::: Given information :::

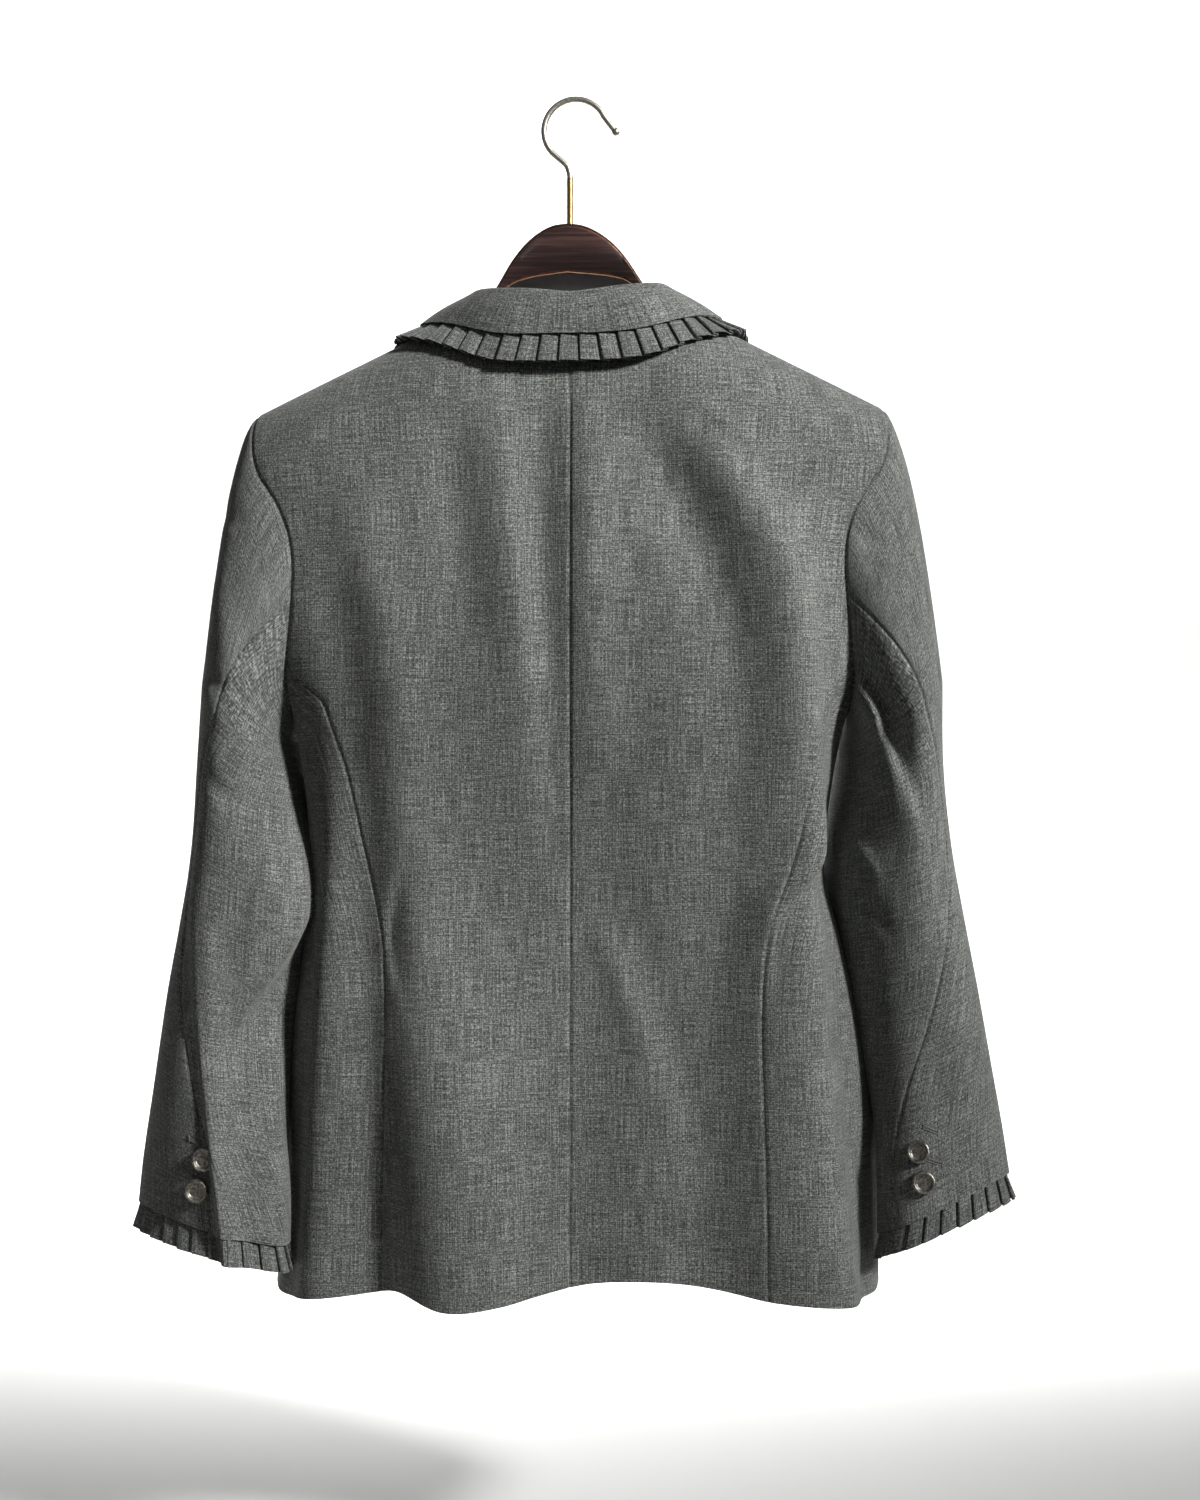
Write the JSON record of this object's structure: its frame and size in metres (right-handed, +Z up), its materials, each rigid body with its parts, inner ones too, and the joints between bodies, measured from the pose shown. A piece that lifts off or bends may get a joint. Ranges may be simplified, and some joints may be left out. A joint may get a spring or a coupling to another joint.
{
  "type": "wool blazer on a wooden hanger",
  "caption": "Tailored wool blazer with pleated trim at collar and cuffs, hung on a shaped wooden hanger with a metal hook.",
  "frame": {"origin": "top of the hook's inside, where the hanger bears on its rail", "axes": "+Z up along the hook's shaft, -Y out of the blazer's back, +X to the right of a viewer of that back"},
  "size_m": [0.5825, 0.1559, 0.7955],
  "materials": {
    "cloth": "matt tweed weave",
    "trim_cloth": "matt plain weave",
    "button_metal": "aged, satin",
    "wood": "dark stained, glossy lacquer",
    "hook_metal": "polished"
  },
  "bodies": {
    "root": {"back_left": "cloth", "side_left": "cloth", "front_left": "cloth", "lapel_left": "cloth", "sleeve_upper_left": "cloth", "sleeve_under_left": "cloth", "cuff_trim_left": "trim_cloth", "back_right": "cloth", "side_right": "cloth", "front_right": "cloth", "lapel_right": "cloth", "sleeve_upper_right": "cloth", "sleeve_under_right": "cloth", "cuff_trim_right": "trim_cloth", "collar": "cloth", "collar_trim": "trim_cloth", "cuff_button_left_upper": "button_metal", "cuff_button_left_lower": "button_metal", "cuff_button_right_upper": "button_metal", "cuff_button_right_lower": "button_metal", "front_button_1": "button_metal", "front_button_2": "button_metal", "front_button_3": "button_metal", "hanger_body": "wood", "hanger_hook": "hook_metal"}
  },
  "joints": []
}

:::

Task to carry out
Set down the listing above in full, please, exactly as it appears.

Finished task
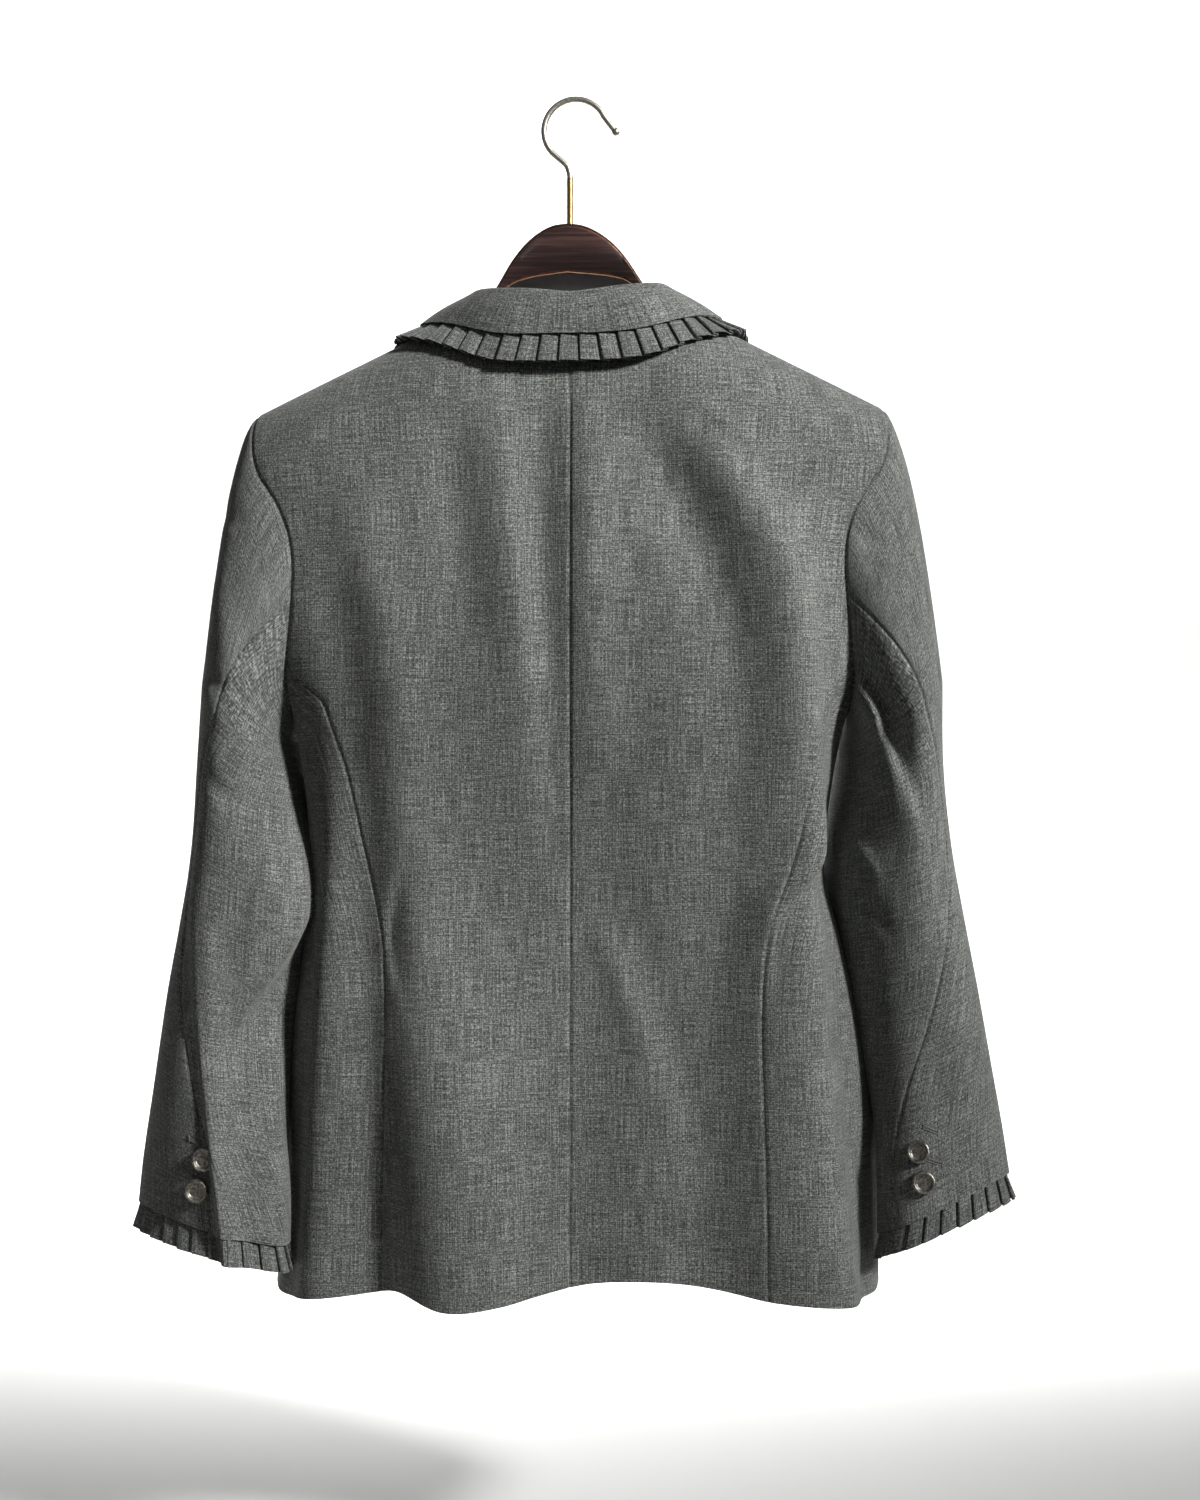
Write the JSON record of this object's structure: its frame and size in metres (right-handed, +Z up), its materials, each rigid body with its parts, inner ones too, and the joints between bodies, measured from the pose shown. A piece that lifts off or bends may get a joint. Ranges may be simplified, and some joints may be left out. A joint may get a spring or a coupling to another joint.
{
  "type": "wool blazer on a wooden hanger",
  "caption": "Tailored wool blazer with pleated trim at collar and cuffs, hung on a shaped wooden hanger with a metal hook.",
  "frame": {"origin": "top of the hook's inside, where the hanger bears on its rail", "axes": "+Z up along the hook's shaft, -Y out of the blazer's back, +X to the right of a viewer of that back"},
  "size_m": [0.5825, 0.1559, 0.7955],
  "materials": {
    "cloth": "matt tweed weave",
    "trim_cloth": "matt plain weave",
    "button_metal": "aged, satin",
    "wood": "dark stained, glossy lacquer",
    "hook_metal": "polished"
  },
  "bodies": {
    "root": {"back_left": "cloth", "side_left": "cloth", "front_left": "cloth", "lapel_left": "cloth", "sleeve_upper_left": "cloth", "sleeve_under_left": "cloth", "cuff_trim_left": "trim_cloth", "back_right": "cloth", "side_right": "cloth", "front_right": "cloth", "lapel_right": "cloth", "sleeve_upper_right": "cloth", "sleeve_under_right": "cloth", "cuff_trim_right": "trim_cloth", "collar": "cloth", "collar_trim": "trim_cloth", "cuff_button_left_upper": "button_metal", "cuff_button_left_lower": "button_metal", "cuff_button_right_upper": "button_metal", "cuff_button_right_lower": "button_metal", "front_button_1": "button_metal", "front_button_2": "button_metal", "front_button_3": "button_metal", "hanger_body": "wood", "hanger_hook": "hook_metal"}
  },
  "joints": []
}